Albert Delbanco; Harvard University Press

Abolitionism has been a hot- button issue since the word first entered our cultural lexicon in relation to ending slavery in 19th-century America. Albert Delbanco proposes to interpret the concept in a broad cultural context, as a recurrent American phenomenon where a motivated minority sets out to eradicate a perceived social evil, using any means necessary—even in the face of determined opposition by the majority of the population.

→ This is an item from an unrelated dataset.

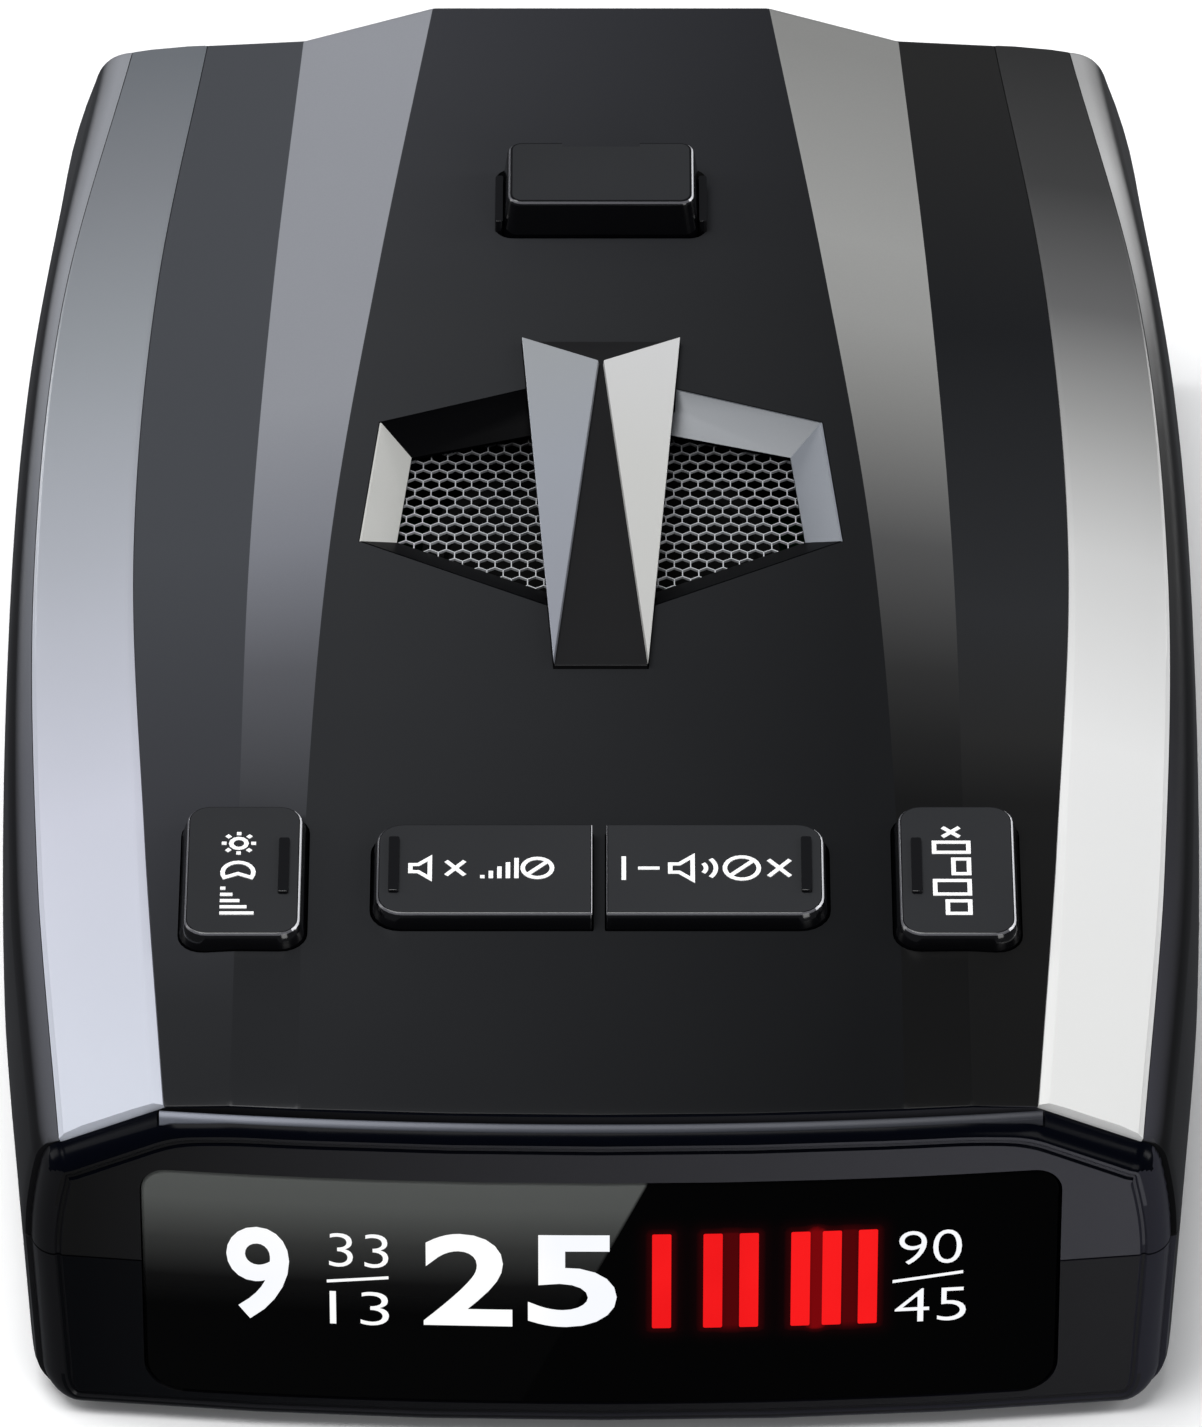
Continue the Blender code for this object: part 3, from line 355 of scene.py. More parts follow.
# Each row: a finish's key, its material's name, roughness, metallic, shade and further settings
FINISH_TABLE = (
    # The top: satin black with painted shade, darker towards the display end and towards the right.
    ("plateau", "satin_black_top_painted_shade", 0.42, 0.0, [(-53, 24, 25, 27), (-24, 33, 34, 36), (22, 43, 44, 46),
     (53, 49, 50, 54)], dict(specular=0.15, painted_shade_right=0.45)),
    # Inner facets: silver paint with a painted reflection, bright towards the windscreen end and fading to
    # black towards the display, each side with its own fade.
    (("facet", LEFT), "silver_facet_painted_reflection_left", 0.34, 0.25, [(-30, 29, 30, 32), (-25.7, 31, 32, 34),
     (-25.3, 52, 53, 56), (-12, 83, 84, 89), (0, 120, 122, 129), (14, 141, 143, 149), (50, 145, 147, 153)],
     dict(specular=0.3)),
    (("facet", RIGHT), "silver_facet_painted_reflection_right", 0.34, 0.25, [(-30, 12), (-24, 16), (-18, 30), (-12, 44),
     (0, 80), (14, 131, 131, 129), (22, 150, 150, 148), (30, 157, 157, 155), (50, 139, 139, 137)],
     dict(specular=0.2)),
    # Shoulders: painted light and shade, the left lighter than the right, each with its own ramp along the
    # body.
    (("shoulder", LEFT), "satin_black_shoulder_painted_light_left", 0.42, 0.0, [(-53, 24, 25, 27), (-42, 30, 31, 33),
     (-36, 38, 39, 42), (-24, 47, 48, 52), (0, 59, 61, 65), (50, 63, 65, 69)], dict(specular=0.15)),
    (("shoulder", RIGHT), "satin_black_shoulder_painted_light_right", 0.42, 0.0, [(-48, 14), (-24, 18), (-18, 31),
     (-6, 35, 36, 38), (22, 22, 23, 25), (50, 32)], dict(specular=0.1)),
    # Outer stripes: silver with a painted reflection, bright towards the display end and darker towards the
    # windscreen end, each side with its own ramp.
    (("stripe", LEFT), "silver_stripe_painted_reflection_left", 0.32, 0.2, [(-50, 203, 207, 218), (-24, 196, 198, 210),
     (0, 168, 171, 179), (22, 141, 145, 150), (38, 121, 124, 129), (52, 104, 108, 113)],
     dict(grain=0.06, mottle=0.02, coat=0.1)),
    (("stripe", RIGHT), "silver_stripe_painted_reflection_right", 0.32, 0.2, [(-50, 231, 231, 229), (-18, 231, 231, 230),
     (0, 205, 205, 204), (14, 153, 153, 152), (25, 98), (38, 58), (52, 42)],
     dict(grain=0.06, mottle=0.02, coat=0.1)),
    # Sides: painted shade along the body, darker towards the display end, and a painted highlight on the
    # rounding where it turns upwards.
    (("side", LEFT), "satin_side_painted_light_left", 0.38, 0.0, [(-50, 9, 9, 11), (-18, 12, 12, 14), (22, 24, 24, 26),
     (50, 36, 37, 39)],
     dict(specular=0.10, painted_highlight=[(-50, 78, 79, 84), (-18, 84, 85, 91), (6, 102, 104, 109),
                                (30, 132, 134, 139), (50, 130, 132, 137)])),
    (("side", RIGHT), "satin_side_painted_light_right", 0.38, 0.0, [(-50, 7, 7, 8), (-12, 10, 10, 11), (22, 24),
     (50, 48)],
     dict(specular=0.10, painted_highlight=[(-50, 54, 54, 60), (-12, 38, 38, 40), (6, 46), (14, 60), (22, 98),
                                (30, 150), (40, 172), (50, 150)])),
    ("rear", "satin_rear", 0.40, 0.0, (34, 35, 37), dict(specular=0.2)),
    # Display frame: painted light, darker at the left and lighter at the right.
    ("lip", "satin_black_frame_painted_light", 0.30, 0.0, [(-33, 12, 12, 14), (33, 34, 34, 42)],
     dict(specular=0.2, axis="X")),
    ("hood", "gloss_black_hood", 0.20, 0.0, (2, 3, 8), dict(specular=0.05, bump=0.02)),
    # Display panel: painted light, darker at the left than the right, the lower half painted darker than
    # the upper.
    ("face_upper", "satin_panel_upper_painted_light", 0.40, 0.0, [(-30, 16, 16, 16), (30, 60, 60, 65)],
     dict(specular=0.1, axis="X")),
    ("face_lower", "satin_panel_lower_painted_light", 0.40, 0.0, [(-30, 3, 4, 7), (30, 34, 34, 36)],
     dict(specular=0.1, axis="X")),
    ("base", "textured_black_base", 0.62, 0.0, (32, 32, 34), dict(grain=0.35, bump=0.35)),
    ("inside", "moulded_black_inside", 0.60, 0.0, (22, 22, 24), dict(grain=0.2, bump=0.15)),
    # Hood line: grey with a painted reflection, lightest at the left and darker towards the right.
    ("line", "grey_hood_line_painted_reflection", 0.34, 0.2, [(-25, 104, 107, 116), (-5, 66, 68, 75), (25, 48, 49, 54)],
     dict(grain=0.06, specular=0.2, axis="X")),
    ("key_top", "satin_key_top", 0.34, 0.0, (36, 37, 39), dict(grain=0.08, specular=0.35)),
    ("key_wall", "gloss_key_wall", 0.12, 0.0, (6, 6, 8), dict(grain=0.08, bump=0.02)),
    # Key edges: painted highlights, brightest on the right edge and darkest on the far edge.
    (("key_edge", "left"), "key_edge_painted_highlight_left", 0.25, 0.0, (84, 84, 88), dict(grain=0.06)),
    (("key_edge", "right"), "key_edge_painted_highlight_right", 0.25, 0.0, (215, 215, 219), dict(grain=0.06)),
    (("key_edge", "near"), "key_edge_painted_highlight_near", 0.25, 0.0, (84, 84, 88), dict(grain=0.06)),
    (("key_edge", "far"), "key_edge_painted_highlight_far", 0.25, 0.0, (44, 44, 48), dict(grain=0.06)),
    ("print", "white_key_print", 0.45, 0.0, (246, 246, 246), dict(grain=0.05, mottle=0.02)),
    # Speaker recess walls: one silver in lit and shaded copies, a painted highlight, mid and dim tones, and
    # a painted black shade.
    ("bezel_light", "bezel_silver_painted_highlight", 0.32, 0.25, (198, 198, 194), dict(mottle=0.03)),
    ("bezel_mid", "bezel_silver_painted_mid_tone", 0.32, 0.25, (130, 134, 141), dict(mottle=0.03)),
    ("bezel_dim", "bezel_silver_painted_dim_tone", 0.32, 0.25, (84, 87, 91), dict(mottle=0.03)),
    ("bezel_black", "bezel_black", 0.40, 0.0, (1, 1, 2), dict(specular=0.03)),
    # Blades: one satin silver in two painted tones, the left a painted shade and the right a painted
    # highlight.
    (("blade", LEFT), "blade_satin_painted_light_left", 0.30, 0.3, [(-10, 148, 151, 160), (6, 156, 160, 168),
     (19, 158, 161, 164)], dict(grain=0.06, mottle=0.02)),
    (("blade", RIGHT), "blade_satin_painted_light_right", 0.30, 0.3, [(-10, 203, 203, 200), (6, 209, 209, 206),
     (19, 216, 216, 216)], dict(grain=0.06, mottle=0.02)),
    ("bridge", "bridge_black", 0.36, 0.0, (24, 24, 25), dict(specular=0.15)),
    # Grille wires: painted shade, bright towards the display end and dark at the far end, under the
    # recess's far wall.
    ("wire", "grille_wire_painted_shade", 0.30, 0.3, [(-5, 225, 227, 230), (8, 190, 192, 196), (12, 34)],
     dict(grain=0.05, mottle=0.15)),
    ("steel", "screw_steel", 0.30, 1.0, (150, 151, 153), dict(grain=0.08, bump=0.1)),
    ("zinc", "cast_zinc", 0.45, 1.0, (150, 150, 151), dict(grain=0.30, bump=0.4)),
    ("board", "solder_mask", 0.35, 0.0, (10, 82, 40), dict(grain=0.5, bump=0.2, mottle=0.15)),
    ("switch", "switch_grey", 0.50, 0.0, (118, 118, 121), dict(grain=0.15)),
    ("cone", "pressed_cone", 0.85, 0.0, (9, 9, 9), dict(grain=0.25, bump=0.5, specular=0.05)),
    ("foil", "label_foil", 0.38, 0.6, (165, 166, 168), dict(grain=0.15, bump=0.1)),
    ("filter", "infrared_filter", 0.06, 0.0, (10, 4, 6), dict(grain=0.1, bump=0.01, coat=0.5)),
    ("rubber", "wheel_black", 0.50, 0.0, (26, 26, 28), dict(grain=0.12, bump=0.2)),
    ("jack", "socket_black", 0.35, 0.0, (18, 18, 19), dict(grain=0.12, bump=0.1)),
    ("contact", "contact_plate", 0.25, 1.0, (190, 176, 140), dict(grain=0.05)),
)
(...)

Delbanco defines abolitionism “not only as a historically specific movement but as an ahistorical category of human will and sentiment.” Four scholarly commentaries follow, opposing or supporting all or parts of Delbanco’s concept. John Stauffer eloquently argues that the early abolitionists “sought gradual abolition through peaceful and legal means.” Manisha Sinha criticizes Delbanco for identifying abolitionism “as an extremist trend in American history.” Darryl Pinckney connects his early recognition of black abolitionists to the emerging civil rights’ movement of the 1960s, while Wilfred McClay admires Delbanco’s method of taking abolition and elevating it “to symbolic status, using it as a vehicle for reflecting upon certain enduring characterological features of American political and moral life.”

Delbanco ends his exploration of abolition’s place in America’s past and current views with a question. Does abolitionism “continue to connect past with present and provide inspiration for building a more just future?” It’s an inquiry well worth another volume of learned essays.